Son goût pour la matérialité du support, la couleur, la vibration des lignes et des formes, révèle l’alchimie d’un potentiel à la fois symbolique et abstrait.

Fascinée par les fresques de l’art pariétal, des murs peints et abîmés par le temps comme ceux de Pompéi, l’artiste cherche un effet de relief en travaillant certaines toiles pour y assembler différents éléments tels que le sable, la sciure, le papier de soie, le carton, le plastique ou encore des circuits électroniques, puis les recouvrir de blanc. Après cette première étape, une ligne simple et sinueuse naît en s’inspirant de la surface irrégulière. La couleur vient ensuite.
« La vision de loin du tableau m’intéresse par le mouvement d’ensemble qui s’en dégage, comme d’une carte géographique. »

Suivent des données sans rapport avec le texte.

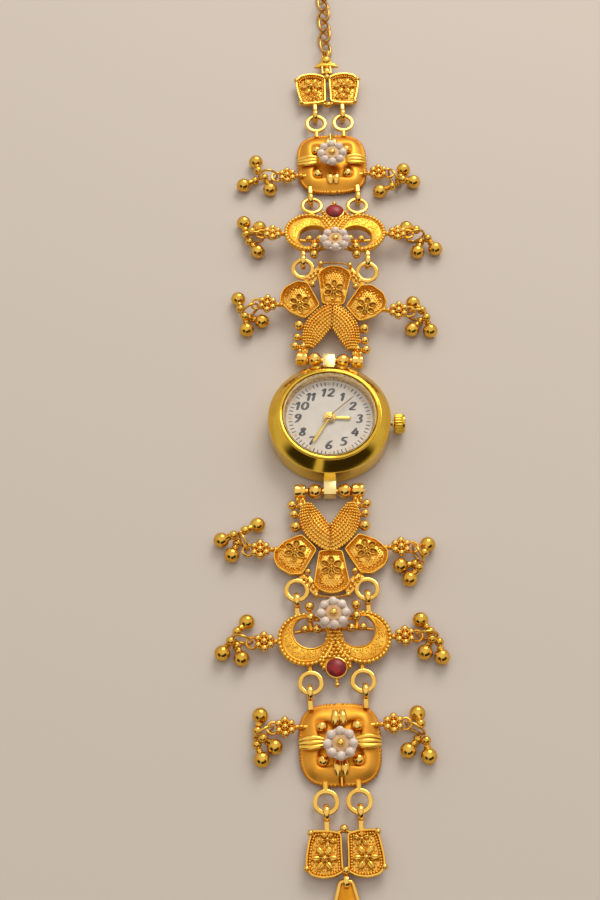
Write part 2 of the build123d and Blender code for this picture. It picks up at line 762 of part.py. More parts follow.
def clasp_hook():
    """A three-sided frame of wire with a hook beyond it, hung on the lower end plate."""
    half = hook_width / 2
    inner = end_loop_t / 2 + fit_gap * 3
    outer = inner + hook_wire * 0.8
    frame = outline([(-outer, -hook_wire / 2), (outer, -hook_wire / 2),
                     (half, hook_frame_length), (-half, hook_frame_length)])
    hole = outline([(-inner, hook_wire / 2), (inner, hook_wire / 2),
                    (half - hook_wire, hook_frame_length - hook_wire),
                    (-half + hook_wire, hook_frame_length - hook_wire)])
    shank = Pos(0, hook_frame_length + hook_length / 2 - hook_wire / 2) * Rectangle(hook_wire, hook_length)
    bend_v = hook_frame_length + hook_length - hook_wire
    bend = RegularPolygon(hook_bend_r + hook_wire / 2, 16) - RegularPolygon(hook_bend_r - hook_wire / 2, 16)
    bend = Pos(hook_bend_r, bend_v) * bend
    bend = bend - Pos(hook_bend_r, bend_v - hook_bend_r * 2) * Rectangle(hook_bend_r * 4, hook_bend_r * 4)
    point_length = hook_length * 0.45
    point = Pos(hook_bend_r * 2, bend_v - point_length / 2) * Rectangle(hook_wire, point_length)
    flat = frame - hole + shank + bend + point
    body = slab(flat, -hook_wire / 2, hook_wire / 2)
    return body


def chain_bail():
    """The flared cap above the upper end plate, with its ball and the eye for the chain."""
    half = bail_width / 2
    pin_part = end_loop_bore * 0.8
    hanger_face = RegularPolygon(end_loop_bore * 0.6, 8)
    hanger = Rot(0, 90, 0) * slab(hanger_face, -end_loop_t * 1.1, end_loop_t * 1.1)
    ear = slab(Rectangle(end_loop_t * 0.4, bail_length * 0.9), -pin_part * 0.8, pin_part * 0.8)
    ear_x = end_loop_t * 0.5 + end_loop_t * 0.4
    cap = outline([(-half, bail_length * 0.75), (half, bail_length * 0.75),
                   (half * 0.45, bail_length * 1.35), (-half * 0.45, bail_length * 1.35)])
    body = slab(cap, -plate_t / 2, plate_t / 2)
    ball = Pos(0, bail_length * 1.5, 0) * faceted_ball(bail_ball_r, 8)
    loop_v = bail_length * 1.5 + bail_ball_r + end_loop_bore
    loop = flat_ring(end_loop_bore + end_loop_wall / 2, end_loop_wall, chain_wire, 8)
    loop = Pos(0, loop_v, 0) * Rot(0, -chain_roll, 0) * loop
    pieces = [hanger, body, ball, loop]
    pieces += both_sides(Pos(ear_x, bail_length * 0.4, 0) * ear)
    return fused(pieces)


def chain_ring():
    """One long chain ring, centred on its own middle, lying flat."""
    half_l = chain_link_length / 2
    half_w = chain_width / 2
    corner = half_w * 0.6
    outer = outline([(half_w, -half_l + corner), (half_w, half_l - corner), (half_w - corner, half_l),
                     (-half_w + corner, half_l), (-half_w, half_l - corner), (-half_w, -half_l + corner),
                     (-half_w + corner, -half_l), (half_w - corner, -half_l)])
    return slab(outer - shrunk(outer, chain_wire), -chain_wire / 2, chain_wire / 2)


save("case_middle", case_middle())
save("bezel", bezel())
save("case_back", case_back())
skirt_top = back_t + skirt_h
back_seal = seal(skirt_r - skirt_wall / 2, skirt_wall, skirt_top, skirt_top + back_seal_t, back_seal_sides)
save("back_gasket", back_seal)
save("crystal", Pos(0, 0, glass_bottom + glass_t / 2) * Cylinder(glass_r, glass_t))
seal_top = glass_bottom + glass_t * 0.8
glass_seal = seal(glass_r + glass_seal_t * 0.65, glass_seal_t * 0.5, glass_bottom, seal_top, seal_sides)
save("crystal_gasket", glass_seal)
save("rehaut_ring", rehaut())
dial_face = RegularPolygon(movement_bore_r - fit_gap * 2, hidden_sides, major_radius=False)
save("dial", slab(dial_face - bore(dial_hole_r), dial_bottom, dial_top))
save("movement_plate", movement())
save("battery_cell", battery())
save("drive_coil", coil())
hour_top = dial_top + hand_step + hand_t
minute_top = hour_top + hand_step
second_top = minute_top + hand_step
save("hour_wheel", wheel_with_pipe(hour_wheel_r, 2, hour_pipe_r, cannon_r + fit_gap, hour_top))
save("centre_wheel", wheel_with_pipe(centre_wheel_r, 1, cannon_r, arbor_r + fit_gap, minute_top))
save("seconds_wheel", wheel_with_pipe(seconds_wheel_r, 0, arbor_r, 0, second_top))
save("hour_hand", hand(hour_hand_length, hour_hand_width, 0, hour_pipe_r, 1, hour_angle))
save("minute_hand", hand(minute_hand_length, minute_hand_width, 0, cannon_r, 2, minute_angle))
save("second_hand", hand(second_hand_length, second_hand_width, second_hand_tail, arbor_r, 3, second_angle))
save("crown", crown())
save("stem", stem())
save("setting_lever", setting_lever())
save("upper_strap", strap())
save("lower_strap", Rot(0, 0, 180) * strap())

# For each bunch the heading of its jump ring, then for each bell its place round the ring and
# its heading, all in degrees
bell_places = {
    "upper_fan_bells_right": (0, ((5, 130), (45, 290), (-35, 230))),
    "upper_fan_bells_left": (210, ((5, 100), (-35, 340), (45, 280))),
    "upper_crescent_bells_right": (15, ((45, 145), (-35, 255), (5, 305))),
    "upper_crescent_bells_left": (180, ((-35, 100), (45, 50), (5, 310))),
    "upper_square_bells_right": (-60, ((-35, 70), (45, 10), (5, 200))),
    "upper_square_bells_left": (180, ((5, 100), (-35, 210), (45, 300))),
    "lower_fan_bells_left": (120, ((5, 30), (45, 190), (-35, 250))),
    "lower_fan_bells_right": (-60, ((45, 70), (-35, 190), (5, 230))),
    "lower_crescent_bells_left": (165, ((5, 50), (45, 230), (-35, 290))),
    "lower_crescent_bells_right": (0, ((-35, 130), (5, 280), (45, 240))),
    "lower_square_bells_left": (210, ((-35, 80), (45, 330), (5, 290))),
    "lower_square_bells_right": (-30, ((45, 100), (5, 280), (-35, 230))),
}

fan = fan_link()
crescents = crescent_link()
square = square_link()
plate = end_plate()
fan_loop_x = fan_half_width + flower_gap + side_loop_reach
crescent_loop_x = crescent_x + crescent_r + flower_gap + side_loop_reach
square_loop_x = square_flower_x + side_loop_reach

halves = (("upper", 1, upper_leans, upper_pitches, upper_play),
          ("lower", -1, lower_leans, lower_pitches, lower_play))
for half_name, way, leans, pitches, play in halves:
    hinge = Vector(play, pin_y * way, pin_z)
    frames = []
    pivots = (pin_z, hinge_z, hinge_z, hinge_z)
    lengths = (fan_length, crescent_length, square_length, end_length)
    for length, pivot, lean, pitch in zip(lengths, pivots, leans, pitches):
        turn = -lean if way > 0 else 180 + lean
        frame = Pos(hinge.X, hinge.Y, hinge.Z) * Rot(0, 0, turn) * Rot(pitch, 0, 0) * Pos(0, 0, -pivot)
        frames.append(frame)
        hinge = (frame * Pos(0, length, hinge_z)).position
    tail_turn = -leans[3] if way > 0 else 180 + leans[3]
    tail = Pos(hinge.X, hinge.Y, hinge.Z) * Rot(0, 0, tail_turn)
    pin_turn = -leans[0] if way > 0 else 180 + leans[0]
    pin_frame = Pos(0, pin_y * way, pin_z) * Rot(0, 0, pin_turn)
    save(half_name + "_cross_pin", pin_frame * cross_pin())
    beads = [pin_frame * Pos(side * pin_bead_x, 0, 0) * pin_bead() for side in (-1, 1)]
    save(half_name + "_pin_beads", Compound(children=beads))
    save(half_name + "_fan_link", frames[0] * fan)
    save(half_name + "_crescent_link", frames[1] * crescents)
    save(half_name + "_crescent_pearls", frames[1] * pearl_flower(pearl_v, pearl_base))
    save(half_name + "_ruby", frames[1] * ruby())
    save(half_name + "_square_link", frames[2] * square)
    save(half_name + "_square_pearls", frames[2] * pearl_flower(square_pearl_v, square_pearl_base))
    save(half_name + "_end_plate", frames[3] * plate)
    links = (("fan", frames[0], fan_loop_x, fan_flower_v),
             ("crescent", frames[1], crescent_loop_x, crescent_v),
             ("square", frames[2], square_loop_x, square_flower_v))
    for link_name, frame, loop_x, loop_v in links:
        for side in (1, -1):
            world_side = "right" if side * way > 0 else "left"
            name = half_name + "_" + link_name + "_bells_" + world_side
            loop = (frame * Pos(loop_x * side, loop_v, hinge_z)).position
            ring_turn, hangs = bell_places[name]
            save(name, Pos(loop.X, loop.Y, 0) * bell_bunch(loop.Z, ring_turn, hangs))
    if way < 0:
        save("clasp_hook", tail * Rot(hook_droop, 0, 0) * clasp_hook())
    else:
        save("chain_bail", tail * chain_bail())
        first = bail_length * 1.5 + bail_ball_r + end_loop_bore * 2 + chain_link_length / 2 - chain_wire
        first -= chain_slack
        for number in range(chain_count):
            roll = chain_roll if number % 2 == 0 else -chain_roll
            ring = tail * Pos(0, first + number * chain_pitch, 0) * Rot(0, roll, 0) * chain_ring()
            save("chain_ring_" + str(number + 1), ring)
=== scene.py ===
"""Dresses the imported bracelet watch: granulated gold links, polished case, pearls, stones and bells."""

import json
import math

import bmesh
import bpy
import numpy as np
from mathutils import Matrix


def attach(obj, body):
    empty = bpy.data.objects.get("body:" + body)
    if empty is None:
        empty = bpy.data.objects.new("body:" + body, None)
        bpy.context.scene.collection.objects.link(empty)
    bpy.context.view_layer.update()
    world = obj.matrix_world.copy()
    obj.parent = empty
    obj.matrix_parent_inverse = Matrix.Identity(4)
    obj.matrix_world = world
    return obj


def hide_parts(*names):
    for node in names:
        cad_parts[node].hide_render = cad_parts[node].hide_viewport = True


bl_info = {
    "name": "Bracelet Watch Dresser",
    "version": (1, 0, 0),
    "blender": (4, 5, 0),
    "location": "View3D > Sidebar > Watch",
    "description": "Builds the looks of a gold bracelet watch on its packed CAD frame",
    "category": "Object",
}

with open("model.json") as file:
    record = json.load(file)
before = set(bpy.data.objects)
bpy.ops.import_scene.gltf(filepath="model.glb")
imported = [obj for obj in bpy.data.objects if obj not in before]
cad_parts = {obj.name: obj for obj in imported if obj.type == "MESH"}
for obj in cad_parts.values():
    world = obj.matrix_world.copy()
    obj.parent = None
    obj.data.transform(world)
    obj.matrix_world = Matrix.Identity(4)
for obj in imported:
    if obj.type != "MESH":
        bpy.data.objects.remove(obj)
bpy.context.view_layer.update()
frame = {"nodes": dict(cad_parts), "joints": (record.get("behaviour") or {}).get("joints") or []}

MM = 0.001
JOINTS = {joint["name"]: joint for joint in frame["joints"]}

# Heights that the links share, in mm above the underside's table
HINGE_Z = 1.65
PIN_Z = 2.2
PLATE_LOW = 1.175
PLATE_TOP = 2.125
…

Ses œuvres se construisent selon un processus logique, presque par elles-mêmes et peuvent s’envisager comme des structures arithmétiques, des jeux abstraits de l’esprit.
« La ligne simple et pure et les écritures mathématiques ont pour moi une beauté formelle et gardent un certain mystère. »
Entre déduction et vision, Chantal Dufour élabore une recherche rythmique à partir de matériaux, de formes, de couleurs et de lumière.
 « La décomposition de la lumière blanche en un spectre de couleurs vives me captive. »

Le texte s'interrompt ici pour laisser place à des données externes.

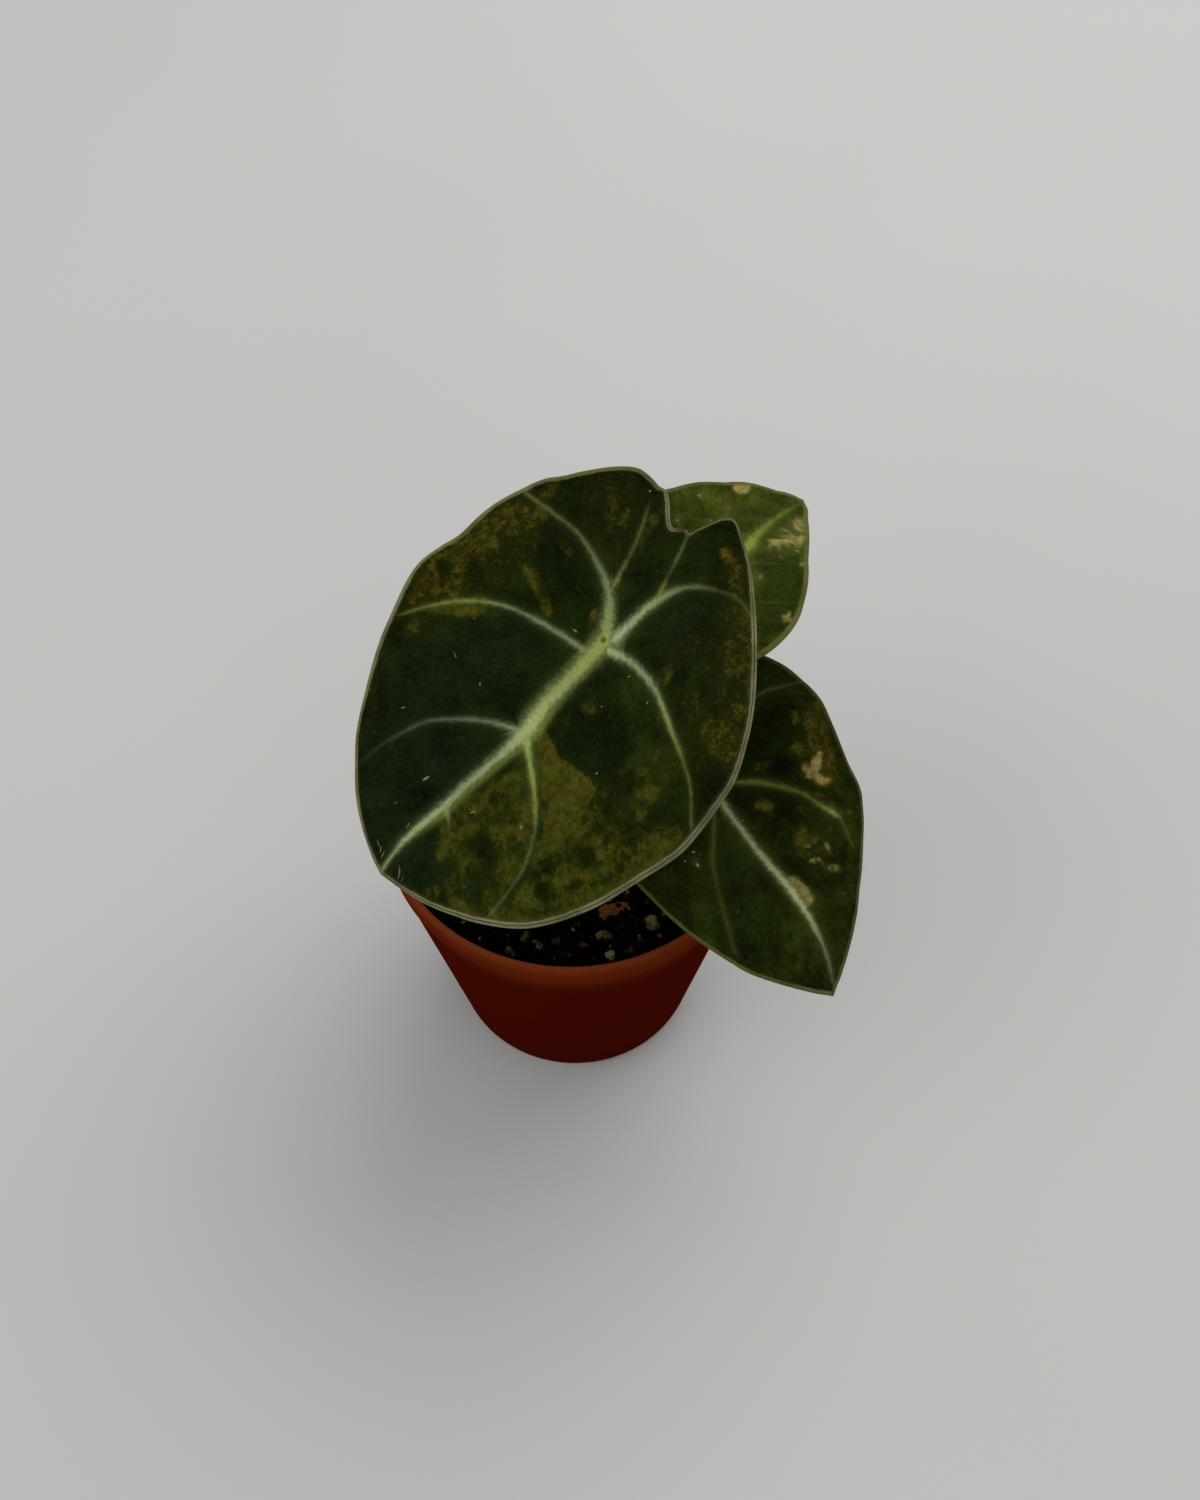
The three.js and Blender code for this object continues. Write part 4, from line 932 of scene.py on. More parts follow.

L’oiseau vert, technique mixte sur toile 
(sable, papier, carton, bande plâtrée, acrylique), 73  x 60 cm




La recherche d’harmonie et d’équilibre s’exprime aussi par des éléments figuratifs. Le visage omniprésent ponctue son œuvre. A travers la figure humaine le temps défile, celui de l’Histoire et celui de sa propre vie. « Asexués, jeunes, intériorisés », ses visages sont souvent ceux d’enfants et d’adolescents, mais s’inspirent aussi des totems hiératiques des civilisations anciennes ou sont influencés par des œuvres romanes et de la Renaissance.

L’oiseau est le second élément récurrent, symbole de liberté qui l’a aidée à grandir et s’émanciper.

A travers ces deux éléments figurés, ses œuvres deviennent paradoxalement abstraites et productrices de sens multiples.
Tantôt un visage particulier ou un oiseau constitue le thème central d’un tableau. D’autres œuvres en sérialité se fondent sur l’accumulation de ces pièces fondamentales imbriquées dans une cohorte qui peut sembler infinie, selon un schéma où le regardant lui-même est invité à prendre place.
« Par l’abstraction, par l’enchaînement des formes et des idées selon un art du raisonnement qui procède du même esprit ludique que l’assemblage d’un puzzle, nous pouvons nous concevoir comme partie d’un Tout. »

Sa démarche picturale et son interrogation du réel résident dans ce dispositif systémique. Fondé sur des principes de séquences et de répétitions, il génère de multiples variantes et des résultats très divers. Des différences aussi perceptibles qu’invisibles construisent une œuvre argumentée, emplie de poésie : un monde merveilleux et jamais périmé, qui parle, chuchote et interroge.